It’s a hard life trying to make an honest living in what most would see as an inherently dishonest trade, putting loved ones back in touch with their dearly departed spouses, but “psychic and seer” Manfred Bernardo is far from a fraud as evidenced by the possessive spirit he has on the line when his widow confesses her newly blossoming relationship is with her dead husband’s former business partner.
So far so Oda Mae Brown, and like his often unscrupulous predecessor Manfred’s talents have brought him some contacts less than savoury, an unwanted and openly threatening phone call from a creditor sending him on a road trip to a place off the beaten track where sanctuary might be found: Midnight, Texas.
“You’ll be safe in Midnight,” his grandmother Xylda tells him; “That’d mean a whole lot more coming from someone who wasn’t dead,” he responds to her ghostly presence riding shotgun in his well-travelled camper van as they tear up the desert highways out of Dallas.
Based on the trilogy of novels by Charlaine Harris, Midnight Crossroad, Day Shift and Night Shift, Midnight, Texas has been developed by writer/producer Monica Owusu-Breen whose impressive resume includes credits on Alias, Lost, Fringe and Agents of S.H.I.E.L.D. but it is True Blood, inspired by Harris’ long-running Southern Vampire Mysteries which is the most apparent parallel.
Where in that universe the “great revelation” had publicly confirmed the existence of vampires here they persist in secret along with the other supernatural beings who have sought safety in smalltown anonymity on the dusty crossroads of no and where, hidden in plain sight and wary of outsiders, but far from leaving all his problems behind Manfred is riding straight into new ones.
In the pawn shop run by his new landlord Bobo Winthrop (Orphan Black‘s Dylan Bruce) every object cries out to him from tribal totems to orphaned dolls to civil war cavalry swords to empty antique wheelchairs, and while Bobo himself hopes Manfred might help him track his absent girlfriend in lieu of the first month’s rent Manfred prefers to pretend his powers are exaggerated.
Instead it is witch Fiji Cavanaugh (Jessica Jones‘ Parisa Fitz-Henley) and the surly Olivia (The After‘s Arielle Kebbel) who stumble across Aubrey’s remains washed up by the river during the annual fall picnic, her dead and bloated status not standing in the way of post-mortem nocturnal visits to Manfred, gurgling watery pleas for help.
Directed by Flatliners‘ Niels Arden Oplev, no stranger to pilots having premiered both Under the Dome and Mr Robot, Midnight, Texas wastes no time and immediately gives the impression that everyone has a story, that everyone has secrets, but being too eager to lay all the cards on the table from the outset the show lacks the sizzle of True Blood and not just in the limitations of broadcast network standards from which HBO was liberated.
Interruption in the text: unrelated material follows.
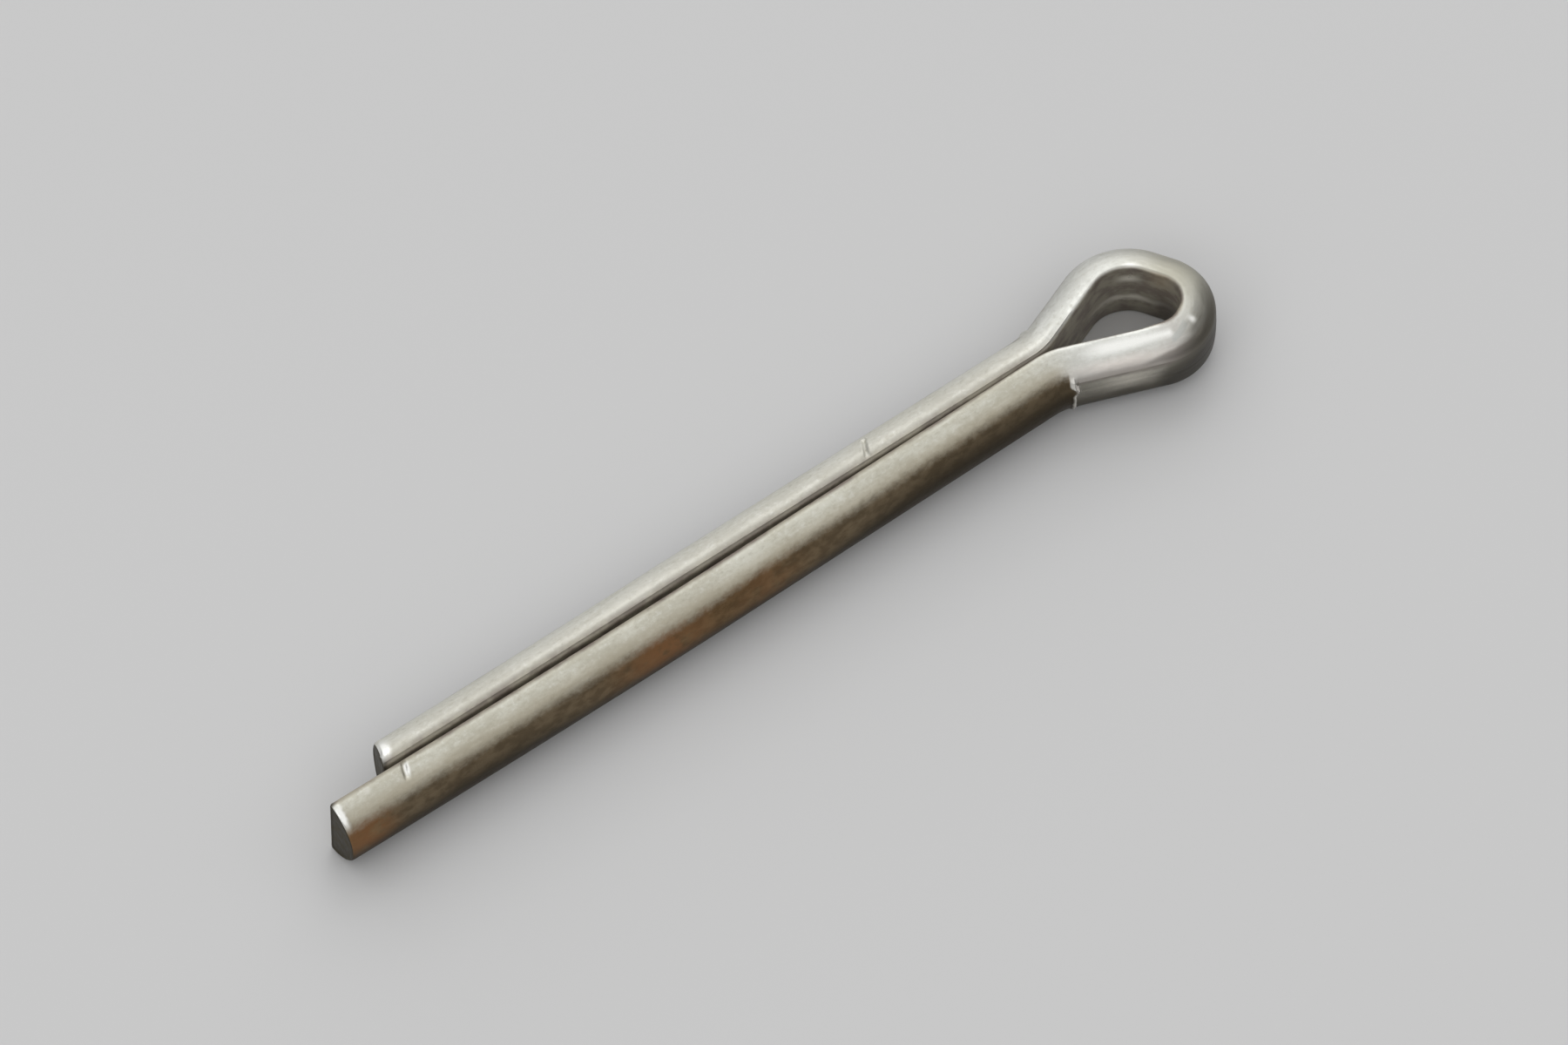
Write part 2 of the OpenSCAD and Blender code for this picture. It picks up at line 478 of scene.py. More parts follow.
def strike_nose(bar):
    """Flats that blows left on the bent nose: place past its start, angle round the wire, and depth."""
    for place, angle, depth in ((0.38, 67, 0.02), (0.62, 52, 0.014), (1.03, 63, 0.014), (0.02, 52, 0.01)):
        middle, heading = along_route(NOSE_X + place)
        left = Vector((-math.sin(heading), math.cos(heading), 0))
        up = Vector((0, 0, math.sin(math.radians(angle))))
        out = up - math.cos(math.radians(angle)) * left
        flat = middle.to_3d() + ROUND_OFF * left + (WIRE_R - depth) * out
        pick(bar, lambda co: (co - flat).length < 0.7 and (co - flat).dot(out) > 0)
        bpy.ops.transform.resize(
            value=(1, 1, 0),
            orient_type="GLOBAL",
            orient_matrix=out.to_track_quat("Z", "Y").to_matrix(),
            orient_matrix_type="GLOBAL",
            center_override=flat,
        )


def make_pin_wire():
    """The whole pin: made straight, bent, struck and scaled down to metres."""
    deselect_everything()
    bar = half_round_bar()
    for finish in (drawn_steel(), pressed_steel(), sheared_steel()):
        bar.data.materials.append(finish)
    shear_ends()
    roll_ends(bar)
    cut_rings(bar)
    flatten_eye(bar)
    raise_lips(bar)
    score_eye(bar)
    nick(bar, LONG_NICK, LONG_NICK_AT, LONG_NICK_REACH, LONG_NICK_LEAN)
    nick(bar, SHORT_NICK, SHORT_NICK_AT, SHORT_NICK_REACH, SHORT_NICK_LEAN)
    raise_burrs(bar)
    soften_short_prong(bar)
    swell_nose(bar)
    finish_pressed_face(bar)
    bend_wire(bar)
    strike_nose(bar)
    bpy.ops.mesh.select_all(action="SELECT")
    bpy.ops.transform.resize(value=(MM, MM, MM), center_override=(0, 0, 0))
    bpy.ops.object.mode_set(mode="OBJECT")
    bpy.ops.object.shade_smooth_by_angle(angle=CRISP_ANGLE)
    return bar


# ---------------------------------------------------------------- finishes

# Steel on the longer prong, round the eye and on the shorter prong: dull and pale
LONG_STEEL = (0.545, 0.525, 0.44, 1), (0.64, 0.63, 0.55, 1)
EYE_STEEL = (0.60, 0.60, 0.56, 1), (0.70, 0.705, 0.665, 1)
SHORT_STEEL = (0.64, 0.63, 0.56, 1), (0.73, 0.725, 0.66, 1)
PRESSED_STEEL = (0.63, 0.60, 0.53, 1), (0.74, 0.71, 0.63, 1)
DIM_STEEL = (0.26, 0.25, 0.215, 1), (0.33, 0.315, 0.27, 1)
# Painted shade: the cut ends are painted dark
SHADED_SHEARED_STEEL = (0.028, 0.022, 0.011, 1), (0.058, 0.048, 0.026, 1)
# Bare metal, also used for painted highlights
BARE_STEEL_AND_HIGHLIGHT = (0.93, 0.93, 0.89, 1)
PALE_SPECK = (0.80, 0.80, 0.76, 1)
DARK_SPECK = (0.40, 0.38, 0.31, 1)

# Wear and stains, and painted shade: a dull reflection on a struck flat, the crease, the nick's edge, and low
# on the pressed face
HANDLED = (0.50, 0.485, 0.43, 1)
WARM = (0.50, 0.44, 0.325, 1)
ROSY = (0.865, 0.812, 0.755, 1)
STRUCK = (0.465, 0.425, 0.395, 1)
DRAGGED = (0.30, 0.285, 0.26, 1)
# Painted dull reflection on the struck flat
STRUCK_FLAT_REFLECTION = (0.47, 0.485, 0.465, 1)
# Painted shade in the crease
CREASE_SHADE = (0.27, 0.24, 0.215, 1)
STAINED = (0.40, 0.385, 0.315, 1)
# Painted shadow at the nick's edge
NICK_SHADOW = (0.28, 0.26, 0.21, 1)
# Painted shade low on the pressed face
PRESSED_LOW_SHADE = (0.42, 0.39, 0.34, 1)
SCORES = (0.30, 0.275, 0.25, 1)

# Tarnish, in pairs of dark and pale where it is blotched, and rust; the flanks' dark colours are partly
# painted shade, and the shorter prong's, the eye's and the underside's are painted shade
OLIVE = (0.145, 0.109, 0.067, 1), (0.215, 0.165, 0.104, 1)
BROWN = (0.155, 0.094, 0.043, 1), (0.23, 0.14, 0.065, 1)
SHORT_PRONG_SHADE = (0.11, 0.105, 0.09, 1), (0.17, 0.165, 0.145, 1)
EYE_SHADE, DEEP_EYE_SHADE = (0.13, 0.12, 0.098, 1), (0.082, 0.076, 0.064, 1)
TIP_BROWN = (0.33, 0.185, 0.078, 1)
RUST = (0.27, 0.14, 0.064, 1)
UNDERSIDE_SHADE = (0.052, 0.04, 0.025, 1)

# Grime on the flat side; the deep and end colours are partly painted shade, low in the eye and by the cut
# ends
GRIME = (0.21, 0.175, 0.145, 1), (0.36, 0.33, 0.26, 1)
WIPED = (0.78, 0.75, 0.66, 1)
WARM_GRIME = (0.52, 0.41, 0.27, 1)
LOW_GRIME_AND_SHADE = (0.075, 0.058, 0.044, 1)
END_GRIME_AND_SHADE = (0.07, 0.06, 0.045, 1)

# Where brown, rust and the high painted shade underneath lie along the straight wire
TIP_BROWN_X = 0.6
TIP_RUST_X = 0.7
HIGH_SHADE_X = 5.5
RUST_X = LONG_LEN - 15.6
FAINT_RUST_X = LONG_LEN - 11.6
BROWN_X = LONG_LEN - 13.8


class Nodes:
    """A small bench for joining shader nodes in one tree."""

    def __init__(self, tree):
        self.tree = tree

    def add(self, kind, **settings):
        node = self.tree.nodes.new(kind)
        for name, value in settings.items():
            setattr(node, name, value)
        return node

    def feed(self, socket, value):
        if isinstance(value, bpy.types.NodeSocket):
            self.tree.links.new(value, socket)
        else:
            socket.default_value = value

    def math(self, operation, *values, clamp=False):
        node = self.add("ShaderNodeMath", operation=operation, use_clamp=clamp)
        for socket, value in zip(node.inputs, values):
            self.feed(socket, value)
        return node.outputs[0]

    def plus(self, first, second, clamp=False):
        return self.math("ADD", first, second, clamp=clamp)

    def minus(self, first, second):
        return self.math("SUBTRACT", first, second)

    def times(self, first, second, clamp=False):
        return self.math("MULTIPLY", first, second, clamp=clamp)

    def size(self, value):
        return self.math("ABSOLUTE", value)

    def fade(self, value, start, end, low=0.0, high=1.0):
        """low before start, high after end, and smooth between them."""
        node = self.add("ShaderNodeMapRange", interpolation_type="SMOOTHSTEP")
        for socket, number in zip(node.inputs, (value, start, end, low, high)):
            self.feed(socket, number)
        return node.outputs[0]

    def near(self, value, place, half_width):
        """1 at a place and 0 further off than a half width."""
        return self.fade(self.size(self.minus(value, place)), 0.0, half_width, 1.0, 0.0)

    def within(self, value, start, end):
        """1 between two places and 0 outside them."""
        return self.times(self.math("GREATER_THAN", value, start), self.math("LESS_THAN", value, end))

    def mix(self, share, first, second):
        node = self.add("ShaderNodeMix", data_type="RGBA")
        self.feed(node.inputs["Factor"], share)
        self.feed(node.inputs[6], first)
        self.feed(node.inputs[7], second)
        return node.outputs[2]

    def split(self, place):
        parts = self.add("ShaderNodeSeparateXYZ")
        self.feed(parts.inputs[0], place)
        return parts.outputs

    def noise(self, place, stretch, scale, detail=2.0, roughness=0.5):
        """Noise from 0 to 1 over the straight wire's places, drawn out along X."""
        mapping = self.add("ShaderNodeMapping")
        self.feed(mapping.inputs["Vector"], place)
        mapping.inputs["Scale"].default_value = (scale / stretch, scale, scale)
        node = self.add("ShaderNodeTexNoise")
        self.feed(node.inputs["Vector"], mapping.outputs[0])
        node.inputs["Scale"].default_value = 1.0
        node.inputs["Detail"].default_value = detail
        node.inputs["Roughness"].default_value = roughness
        return node.outputs["Fac"]

    def sway(self, noise, width):
        """A noise as a sway of a given width about 0."""
        return self.times(self.minus(noise, 0.5), width)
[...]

Even without the near-confrontational nudity which was the hallmark of that show the writing feels obvious, almost soaplike in its timidity as it offers up plot points without any effort from characters whose search for the truth should be driving the mystery, Aubrey’s body stumbled across as Manfred arrives in town like some Jessica Fletcher triggering mechanism and the supernature of each character quite literally announced in dialogue almost as soon as they are introduced.
The laidback performances so far offering insufficient to latch onto with anyone other than The Man Who Was Thursday‘s François Arnaud as the edgy but earnest Manfred and Sleepy Hollow‘s Peter Mensah as suave and deadly vampire Lemuel, Fiji says that in Midnight “the veil between the living and the dead is awful thin here,” but so is any reason for the audience to invest in real estate, and while Midnight, Texas may ostensibly be a safe place if it would be more interesting if it played the game somewhat more dangerously.